The secret is shared across goroutines because it does not change during the program's lifetime. Reads are unsynchronised.
// hash/secret.go siphashKeys
func siphashKeys() (uint64, uint64)
// hash/secret.go fnvKeys
func fnvKeys() (uint64, uint64)
The siphashKeys accessor returns k0/k1 from the secret. The
fnvKeys accessor returns the per-process FNV offsets.
Numeric hashing
Numeric types follow a different scheme. The hash must satisfy:
hash(int(x)) == hash(float(x))when both produce the same mathematical value.hash(complex(x, 0)) == hash(x).hash(rational) == hash(equivalent int/float).
The unifying formula is in Include/cpython/pyhash.h:
For rational p/q (gcd(p, q) == 1):
h = pow(q, HashModulus - 2, HashModulus) # modular inverse of q
h = (|p| * h) % HashModulus
if p < 0: h = -h
if h == -1: h = -2
return h
For integers, q = 1, so the formula reduces to |p| mod HashModulus. For floats, the value is decomposed into mantissa
and exponent, the exponent is scaled into the modular ring, and
the mantissa is combined.
The Int.Hash, Float.Hash, Complex.Hash, and Bool.Hash
methods all route through this single formula. The implementations
are spread across objects/int.go, objects/float.go,
objects/complex.go, and objects/bool.go, but the algorithm is
shared.
String and bytes hashing
str.Hash first encodes the codepoints to bytes (UTF-8) and then
calls Buffer. The bytes are not cached at the codepoint level;
the encoded form is computed once per hash call.
bytes.Hash calls Buffer directly on the byte slice.
The hash is cached on the object after the first computation;
subsequent hashes return the cached value without recomputing.
The cache lives in a header field on Bytes and Str for exactly
this reason.
Tuple and frozenset hashing
tuple.Hash combines the hashes of its elements with the same
formula CPython uses (a multiplicative-additive mix with a specific
seed). The formula is in Objects/tupleobject.c tuplehash.
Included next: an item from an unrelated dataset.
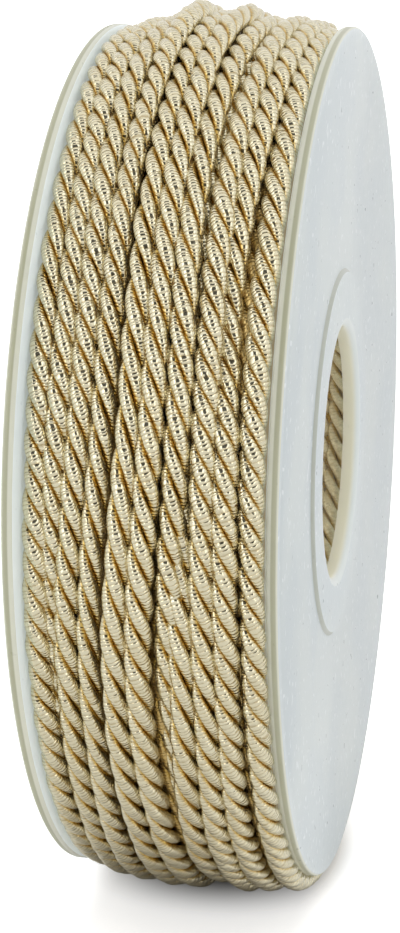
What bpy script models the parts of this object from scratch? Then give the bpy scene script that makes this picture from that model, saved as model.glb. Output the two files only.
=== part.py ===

// objects/tuple.go (*Tuple).Hash
func (t *Tuple) Hash() (int64, error)
frozenset.Hash is order-independent: the elements are hashed
individually, then combined with XOR plus a length-dependent salt.
The formula in Objects/setobject.c frozenset_hash is the one
gopy implements.
set.__hash__ is None (mutable sets are unhashable).
Identity hashing
For objects with no custom __hash__, the default is the identity
hash: the object's address, mixed with the hash secret to make it
unpredictable across runs.
// objects/identity.go IdentityHash
func IdentityHash(o Object) int64
The identity is the Go pointer interpreted as a uintptr. The mix
is one SipHash invocation over the pointer bytes; the result is the
hash. Two objects with the same address (impossible while both are
alive) would hash the same; this is the precise invariant the
default __eq__ (identity-comparison) requires.
Unhashable
A type with __hash__ = None is unhashable. Attempting to use it
as a dict key or set member raises TypeError. The check is in
the dict and set implementations:
// objects/dict.go SetItem
func (d *Dict) SetItem(key, value Object) error {
h, err := Hash(key)
if err != nil { return err }
// ...
}
Hash(key) returns an error if the type's Hash slot is nil.
The error is the standard TypeError("unhashable type: ...").
User code can also explicitly mark a type unhashable by setting
__hash__ = None in its class body; the type constructor honours
this and leaves the slot nil.
Hash and equality
The hash and equality invariant: if a == b then hash(a) == hash(b). Violating this leads to dicts that lose keys and sets
that behave inconsistently.
The reverse is not required: hash(a) == hash(b) does not imply
a == b. Collisions are expected and handled by the dict and set
implementations.
Programs that define __eq__ should also define __hash__ (or
explicitly mark the type unhashable). The type constructor enforces
this by defaulting __hash__ to None when __eq__ is defined
without __hash__.
Status
SipHash-1-3, FNV-1a, the secret, the numeric formula, the
tuple/frozenset combiners, and the identity hash all work. The
-1-to--2 remap is in place. PYTHONHASHSEED is honoured.
sys.hash_info reports the right values.
Reference
- Port source:
hash/. - CPython source:
Python/pyhash.c,Include/cpython/pyhash.h. - SipHash: a fast short-input PRF, Aumasson and Bernstein, 2012.
- CVE-2011-4885 (the hash-flooding vulnerability that motivated hash randomisation in Python and other languages).